Es conocida entre algunos sectores la tesis profundamente esclarecedora del historiador, poeta, profesor y escritor Gustavo Quesada Vanegas, fallecido a principios de este año: “El 12 de octubre de 1492, no representó ni una leyenda rosa ni una leyenda negra”. Una, la leyenda rosa, según la cual los ibéricos fueron como unos salvadores de los indígenas precolombinos, tribus paganas a las que humanizaron con el aporte de la Iglesia Católica.
Del lado opuesto, dice Quesada, “los partidarios de la leyenda negra señalan el saqueo durante todo el siglo XVI de las riquezas producidas por los indígenas. El oro, la plata y las piedras preciosas fueron objeto de rapiña por los conquistadores, quienes no se detuvieron en saquear, exterminar, incendiar”.
Ambas leyendas, sigue Quesada, “son expresiones sentimentales y no científicas de la historia. La visión científica, la que ve la historia como un continuum contradictorio, en el que cada formación social da paso a otra más compleja nos muestra un panorama diferente (…). El descubrimiento de América fue el acontecimiento más altamente revolucionario de los siglos XV y XVI: incorporó un continente entero al naciente mercado mundial, sacándolo de un aislamiento de siglos, con lo que inauguró, de paso, la historia universal; el oro, la plata y las piedras preciosas que de América fluyeron hacia España y de allí a Holanda, Inglaterra y Francia, aceleraron el proceso de la acumulación originaria de capital y permitieron la acumulación de inmensas masas de dinero en estos países, que, posteriormente (siglos XVII y XVIII) se invirtieron en la industria, dando origen al sistema fabril y al capitalismo de cuerpo entero; dio nuevas bases geográficas y astronómicas a la revolución científica que venía madurando, la denominada revolución copernicana y al nacimiento igualmente durante los siglos XVII y XVIII de las ciencias naturales, con el impacto que produjo en Europa el conocimiento de la flora y la fauna americanas trasmitido por los cronistas de indias y los viajeros”.
“Finalmente: es inocuo tumbar las estatuas de Colón y Belalcázar o de cualquier conquistador.
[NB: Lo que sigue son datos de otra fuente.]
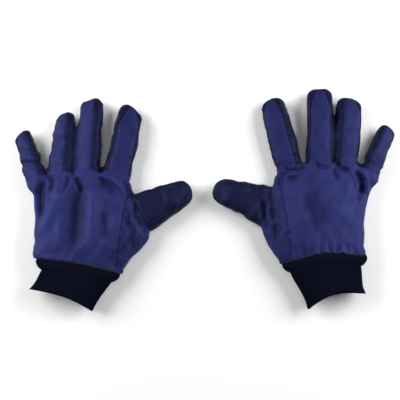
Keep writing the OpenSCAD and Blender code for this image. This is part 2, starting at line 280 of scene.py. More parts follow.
# Plan outlines of the hand: up its little-finger side, and up its thumb side past the web.
HAND_SIDES = {
    "left": (
        [(-66, -2), (-69, 10), (-69, 30), (-70, 60), (-71, 88), (-75, 112)],
        [(62, -25), (67, -6), (76, 6), (93, 23), (104, 40), (88, 84), (75, 121)],
    ),
    "right": (
        [(-58, -5), (-57, 20), (-58, 50), (-61, 74), (-69, 93), (-75, 112)],
        [(68, -16), (78, 0), (93, 26), (98, 50), (80, 90), (76, 121)],
    ),
}
# How far the hand's front edge bows out between the fingers, in millimetres.
KNUCKLE_BOW = {"left": 19, "right": 29}
WING_SEAM = {
    "left": [(71, 124), (59, 37), (53, -20)],
    "right": [(70, 124), (61, 71), (50, -20)],
}
# The hand's thickness at the hem, what it gains towards its middle, and what it loses at the
# knuckles and along the thumb's side.
HEM_FULL = 37.5 * MM
MIDDLE_GAIN = 3.5 * MM
KNUCKLE_LOSS = 12.5 * MM
THUMB_SIDE_LOSS = 7 * MM
# The wing ends this far up the plan, and its seam is about this long.
WING_TOP = 121.5 * MM
WING_SEAM_LENGTH = 150 * MM


# ---- plain form

def squared(angle, power):
    """Points at these angles round a circle that is squared up as the power falls below 1."""
    circle = np.column_stack((np.cos(angle), np.sin(angle)))
    return np.sign(circle) * np.abs(circle) ** power


def section(roll):
    """A soft box's outline, rolled and then stretched back to fill -1 to 1 both ways."""
    angle = np.linspace(0, 2 * np.pi, SECTION_POINTS, endpoint=False)
    turned = squared(angle, DIGIT_POWER) * BOX @ turn(roll).T
    return turned / np.abs(turned).max(axis=0)


def turn(degrees):
    """A matrix that turns column points clockwise."""
    a = math.radians(degrees)
    return np.array([[math.cos(a), math.sin(a)], [-math.sin(a), math.cos(a)]])


def smooth(t):
    """An even rise from 0 to 1 as t goes from 0 to 1, flat at both ends."""
    t = np.clip(t, 0, 1)
    return t * t * (3 - 2 * t)


def add_tube(parts, rings):
    """Closed surface through rings of points, with flat ends."""
    verts, faces = parts
    n = len(rings[0])
    start = len(verts)
    for ring in rings:
        verts.extend(map(tuple, ring))
    for i in range(len(rings) - 1):
        a = start + i * n
        faces.extend(
            (a + j, a + (j + 1) % n, a + n + (j + 1) % n, a + n + j) for j in range(n)
        )
    last = start + (len(rings) - 1) * n
    faces.append(tuple(range(start + n - 1, start - 1, -1)))
    faces.append(tuple(range(last, last + n)))


def hold_apart(glove, name, points, gap, amount):
    """Moves a finger's points off the planes half-way to its neighbours, to at least a gap."""
    k = FINGERS.index(name)
    for first in (k - 1, k):
        if not 0 <= first < len(FINGERS) - 1:
            continue
        a, b = (glove.digits[FINGERS[i]] for i in (first, first + 1))
        low = (a.root - a.half_root * a.across + b.root + b.half_root * b.across) / 2
        low = low + a.across * (a.drawn_centre(a.mid) + b.drawn_centre(b.mid)) / 2
        run = unit(a.ahead + b.ahead)
        out = np.array([run[1], -run[0]]) * glove.mirror
        sign = 1 if k == first else -1
        short = np.clip(gap - sign * ((points[:, :2] - low) @ out), 0, None)
        points[:, :2] += sign * (amount * short)[:, None] * out
    return points


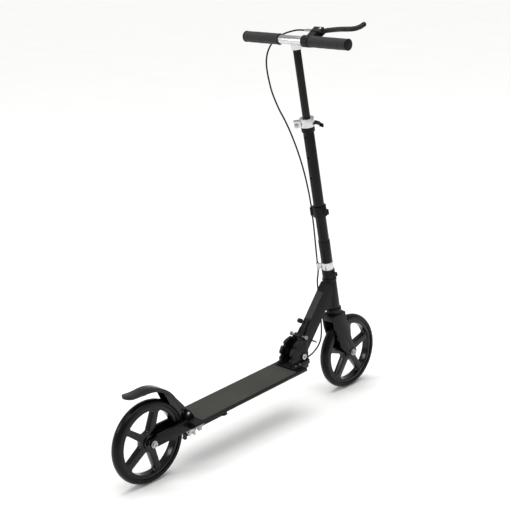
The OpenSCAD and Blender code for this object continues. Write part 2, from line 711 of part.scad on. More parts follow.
// barrel adjuster, screwed into the end of the perch
adjust_end = perch_y + perch_w + 30;
module adjuster() color("#d0d0d0") on_lever() translate([lever_out, 0, 0]) difference() {
    union() {
        rod_y(3, perch_y + 12, adjust_end);
        rod_y(5.2, perch_y + perch_w - 1.9, perch_y + perch_w + 4);
        rod_y(4.4, perch_y + perch_w - 1.9, adjust_end - 8);
        rod_y(3.6, adjust_end - 8, adjust_end);
    }
    rod_y(1, perch_y, adjust_end + 5);
}
blade_line = [[46, -8], [52, -22], [57, -42], [61, -62], [63, -82], [65, -98], [69, -110], [77, -119],
    [88, -124]];
tip_r = 6.2;
module brake_lever() color("#2c2c2c") on_lever() translate([0, perch_y, 0]) {
    h = blade_t;
    difference() {
        translate([0, 0, -h / 2]) linear_extrude(h) {
            translate([lever_out, -4]) circle(6);
            for (i = [0 : len(blade_line) - 2]) {
                a = blade_line[i];
                b = blade_line[i + 1];
                e = unit(b - a);
                n = [-e[1], e[0]] * blade_r;
                polygon([a + n, a - n, b - n, b + n]);
                translate(b) circle(blade_r);
            }
        }
        translate([lever_out, -4, -20]) cylinder(r = 2.55 + run, h = 40);
    }
    translate([blade_line[8][0], blade_line[8][1], 0]) sphere(tip_r);
}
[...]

Toda esta estatuaria es de hecho parte de nuestro patrimonio cultural. Lo racional y revolucionario a medida que apoyamos la lucha de todas las comunidades que reivindican sus derechos y que son descendientes de los indígenas y los esclavos que padecieron la obra ‘civilizadora’ de España, en el contexto de la Revolución de Nueva Democracia, es levantar las estatuas de sus dirigentes y capitanes, así como en 1978 en la plaza de Ciénaga para conmemorar los 50 años de la Masacre de las Bananeras levantamos la estatua de un campesino bananero, obra del maestro Rodrigo Arenas Betancourt”*.